Rise and Decline
In the 14th century, the emerging Old Belarusian language had already been enjoying the wide-scale ubiquity of use in the GDL, being spoken and written from the lower classes to the nobility, non-Slavonic included, to the Grand Dukes of Lithuania themselves, from the vernacular to the state documents.
In the 15th—16th century, and partially in the 17th century, the Old Belarusian in the GDL had been the prevalent language of the state, diplomatic, business and private letters, the documents of the town, land, castle offices, town halls, magistrates, magdeburgies, the inventories and revisions of the estates, the indexes of the armed forces, even in the ethnic Lithuanian lands of the GDL. The major part of the documents of the Lithuanian Metrica of the 15th – 16th century had been composed in Old Belarusian (see also: Denomination of office language, Languages of Lithuanian Metrica). The Royal Chancelleries of Krakow and Warsaw had been composing the official correspondence to the GDL in Old Belarusian. The Codes of Law of the GDL had been written in the Old Belarusian.
The Old Belarusian became the 3rd Slavonic language, after the Czech and Polish, in which the printing had begun. The first book in Old Belarusian had been printed by Skaryna in Prague (1517). Later in the 16th century, the center of the printing activity done in the Old Belarusian had moved to the Vilnia.
The Old Belarusian had been the language of the belletrists, publicists, memoirists, religious polemics, hamiletics, angiography, etc. The Old Belarusian had seen the translations of the Western knight novels, historical chronicles and apocryphal works.

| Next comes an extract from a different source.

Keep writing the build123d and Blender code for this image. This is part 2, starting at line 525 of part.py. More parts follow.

After the political changes happening during the end 14th—15th century, the general decline of the Old Belarusian culture in the GDL in favour of Polish had been progressing throughout the 16th and 17th century, despite being decried and lamented by various publicists, like, e.g., by Tyapinski in the foreword to his «Scriptures» (1570) The events had taken the especially unfavourable turn in the 1570s, with the beginning and progressing of the Counter-Reformation in Commonwealth, as the Orthodox and Protestants had constituted the major part of the Old Belarusian language userbase. The Commonwealth Inquisition’s «Index of Books Forbidden» (issued since 1603) had included many of the Old Belarusian and Lithuanian publications.

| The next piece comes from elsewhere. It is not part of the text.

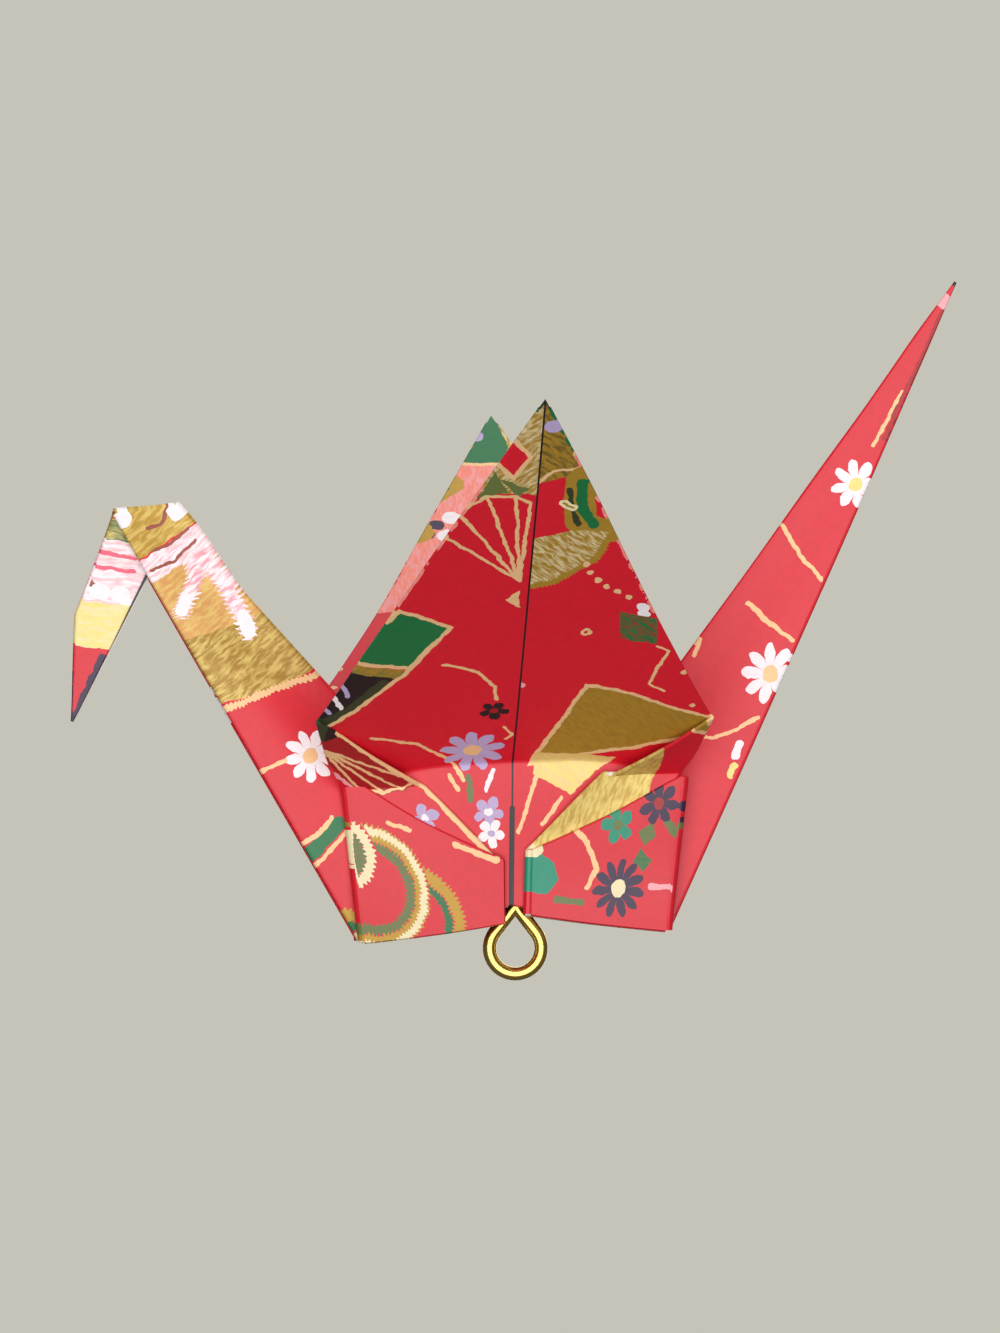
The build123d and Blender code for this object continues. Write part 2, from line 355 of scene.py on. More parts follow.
def legTurn(slope, lean):
    # The fold at a leg's foot, and the turn that its inside reverse fold gives it
    edge, exact, corner = lowerCorner(slope)
    turn = math.radians(lean + crane["narrowing"])
    baseTurn = turn - math.radians(slope)

    def turnUp(x, y):
        dx, dy = x - exact.x, exact.y - y
        return (corner.x + dx * math.cos(turn) + dy * math.sin(turn),
                corner.y - dx * math.sin(turn) + dy * math.cos(turn))
    return (exact, Vector((-math.cos(baseTurn), math.sin(baseTurn)))), turnUp


def widenNeck(crease):
    # The neck opens a little towards the head, and the head more
    start, line = crease
    normal = Vector((-line.y, line.x)).normalized()
    normal *= math.copysign(1, normal.dot(narrow))

    def widen(x, y):
        along, off = fromFold(x, y)
        far = (Vector((x, y)) - start).dot(normal)
        factor = 1 + (crane["neckWiden"] - 1) * ease(1 - far / over["neckWiden"])
        factor += crane["headWiden"] * ease(-far / over["headWiden"])
        return toFlat(along, off * factor)
    return widen


def legPlace(side, face, layer, lay, pinch, opening):
    # Pressed sharp at the spine and open below
    def place(x, y):
        depth = layerDepth(layer)
        depth *= pinch + (1 - pinch) * ease(x / over["pinch"])
        depth += opening * ease(x / over["openingAcross"]) * ease(y / over["opening"])
        depth *= crane["tipShare"] + (1 - crane["tipShare"]) * ease(y / over["tip"])
        wave = waveAt(side * x, y, face * 8.1)
        x, y = lay(*insetFrom(x, y, crane["legInset"], over["legInset"]))
        shift = crane["tailInset"] if side > 0 else 0
        return Vector((side * x - shift, -face * (depth + wave), y - hangHeight))
    return place


def bodyQuarter(side, face, slope, legLayers):
    # One side of one face of the body, with its half of a wing and the strips that lead to the tucked leg
    edge, _, corner = lowerCorner(slope)
    lower = meet(tip, kiteInner, notch, edge)
    slit, room = Vector((crane["slit"] / 2, 0)), Vector((crane["pinRoom"], 0))
    below, above, spacing = crane["fine"]
    fine = (humpFold.y - below, humpFold.y + above, spacing)
    outlines = {
        "legIn": [meet(room, upright, notch, edge), corner, humpFold,
                  meet(room, upright, centreTop, humpFold - centreTop)],
        "humpIn": [centreTop, humpFold, hingeFold, hingeMid],
        "wingIn": [wingTip, wingFold, hingeFold, hingeMid],
        "flapIn": [meet(slit, upright, notch, edge), corner, humpFold, wingFold,
                   meet(slit, upright, wingTip, wingFold - wingTip)],
        "flapOut": [lower, corner, humpFold, wingFold, tucked],
        "wingOut": [hingeFold, tucked, wingFold],
        "humpOut": [hingeFold, tucked, humpFold],
        "legOut": [lower, corner, humpFold, tucked],
    }
    panels = {name: addPanel(name, side, face, outline, bodyPlace(side, face, name), fine)
              for name, outline in outlines.items()}
    addFold(panels["legIn"], corner, humpFold, panels["legOut"], steps=8)
    addFold(panels["humpIn"], humpFold, hingeFold, panels["humpOut"], steps=6)
    addFold(panels["wingIn"], wingFold, hingeFold, panels["wingOut"], steps=5)
    addFold(panels["flapIn"], corner, humpFold, panels["flapOut"])
    addFold(panels["flapIn"], humpFold, wingFold, panels["flapOut"])
    addFold(panels["humpOut"], tucked, humpFold, panels["legOut"])
    addFold(panels["humpIn"], outlines["legIn"][3], humpFold, panels["legIn"])
    addFold(panels["flapIn"], outlines["flapIn"][4], wingFold, panels["wingIn"])
    addFold(panels["flapOut"], tucked, wingFold, panels["wingOut"])
    addFold(panels["humpIn"], hingeMid, hingeFold, panels["wingIn"])
    addFold(panels["humpOut"], tucked, hingeFold, panels["wingOut"])
    addFold(panels["legOut"], lower, tucked, panels["flapOut"], steps=5)
    for name in ("legIn", "flapIn", "flapOut", "legOut"):
        ends = outlines[name][:2]
        addFold(panels[name], *ends, farPlace=bodyPlace(side, face, name, legLayers[name]),
                steps=6, roundness=crane["lowerRoundness"])


def legShell(side, face, layers, base, lay, end=None, bulge=None, pinch=0.35, opening=0.3):
    # Half of a leg from the fold at its base to its tip, or to another fold: neck, head or tail
    turnedIn = layers["legIn"] > layers["legOut"]
    panels = {}
    for name, layer in layers.items():
        inner = kiteInner if name.endswith("Out") else upright
        start = Vector((crane["tuckRoom"] if turnedIn and name == "flapIn" else 0, 0))
        outline = [meet(tip, narrow, *base), meet(start, inner, *base)]
        if end:
            outline += [meet(start, inner, *end), meet(tip, narrow, *end)]
        else:
            outline += [meet(tip, narrow, start, inner)]
        if bulge:
            outline += [bulge]
        place = legPlace(side, face, layer, lay, pinch, opening)
        panels[name] = addPanel(name, side, face, outline, place)
    for a, b in (("legIn", "legOut"), ("flapIn", "flapOut")):
        outline = [Vector(p) for p in panels[a]["outline"]]
        for p, q in zip(outline[2:], outline[3:] + outline[:1]):
            if not (end and p == outline[2]):
                addFold(panels[a], p, q, panels[b], steps=5)
    p, q = panels["legOut"]["outline"][1:3]
    addFold(panels["legOut"], Vector(p), Vector(q), panels["flapOut"])
    return panels


def joinSpine(front, back, steps):
    # The fold that the front and back halves of a leg share
    p, q = front["outline"][1:3]
    addFold(front, Vector(p), Vector(q), back, steps=steps)


# The neck's side and the tail's side, each with its front and its back
for side, slope, lean, layers in ((-1, crane["neckSlope"], crane["neckLean"], neckLayers),
                                  (1, crane["tailSlope"], crane["tailLean"], tailLayers)):
    base, turnUp = legTurn(slope, lean)
    legs, heads = [], []
    for face in (1, -1):
        bodyQuarter(side, face, slope, layers)
        if side > 0:
            legs.append(legShell(side, face, layers, base, turnUp))
            continue
        # The head's crease, as it is on the widened neck and as it is before that
        browTurn = math.radians(lean + crane["narrowing"] - crane["browTilt"])
        browLine = Vector((-math.cos(browTurn), math.sin(browTurn)))
        along, off = fromFold(*browLine)
        crease = (brow, toFlat(along, off / crane["neckWiden"]))
        widen = widenNeck(crease)
        neck = legShell(side, face, layers, base, lambda x, y: turnUp(*widen(x, y)), crease)
        head = legShell(side, face, headLayers, crease,
                        lambda x, y: turnUp(*reflect(widen(x, y), brow, browLine)),
                        bulge=toFlat(crane["head"] / 2, -crane["headSwell"] * crane["head"]),
                        pinch=0.8, opening=0.1)
        for name in headLayers:
            addFold(head[name], *[Vector(p) for p in head[name]["outline"][:2]], neck[name], steps=6)
        legs.append(neck)
        heads.append(head)
    joinSpine(legs[0]["legIn"], legs[1]["legIn"], 6)
    if heads:
        joinSpine(heads[0]["legIn"], heads[1]["legIn"], 3)
print("sheet folded:", len(points), "points,", len(faces), "faces")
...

The 16th—17th century political opposition to the ongoing Polonisation manifested itself, e.g., in the article in the 1566 Code of Law (Statute), declaring the Old Belarusian. as the only allowed language of the office in the GDL. The article had been maintained in the 1588 edition, and even in Statute's re-publication in Polish language (1614). See also: Golden age of Belarusian history.
As more and more of the upper and, following them, middle classes had been embracing the Polonisation, the effective usage of the Old Belarusian had been dwindling. By the middle of the 17th century, the only significant amount of printing in the Old Belarusian was done by Orthodox church. However, even the language of the Orthodox-written texts, in a pursuit of «attractiveness» had been by then heavily infested with Polonisms, diverting considerably not only from the vernacular language, but from the earlier Old Belarusian literary tradition as well. Notably, since 1626 all of the anti-Greek-Catholic Orthodox polemic had been published completely in Polish language.

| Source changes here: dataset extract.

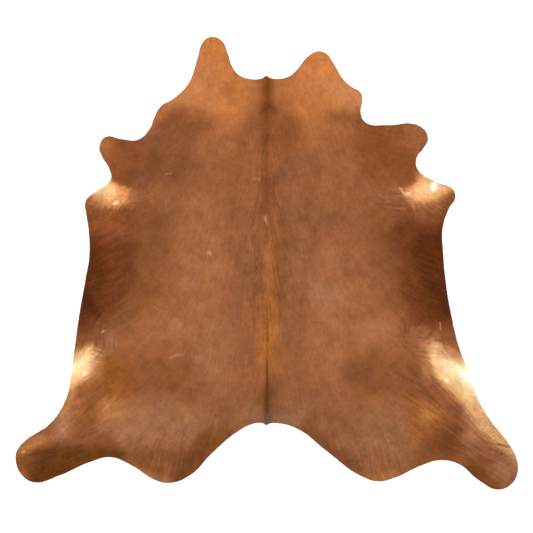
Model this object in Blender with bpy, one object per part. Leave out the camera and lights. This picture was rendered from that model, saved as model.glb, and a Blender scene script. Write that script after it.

By the 2nd quarter 17th century, the Old Belarusian (literary) language had effectively incorporated the multitude of the Polish language’s elements, and therefore had become highly artificial and partially just unfit for the real live use, losing the connection with its live vernacular foundations. The literary language of the epoch, especially after the transfer of the center of the Orthodox printing to Kiev (c.1610s), could not even be considered truly Old Belarusian anymore.
In 1696, the General Confederation of Estates had decreed the cancellation of the use of the Old Belarusian language in the role of the language of office and court.
While surviving among smaller nobility and urban dwellers even in the beginning of the 19th century, effectively Old Belarusian was relegated to the role of plebes vernacular talk, with almost no printing in it happening, and with only schools using it in education being the schools run by the Basilian order.
In the 19th century, the remnants of Old Belarusian served as the basis for the developing of the Modern Belarusian language.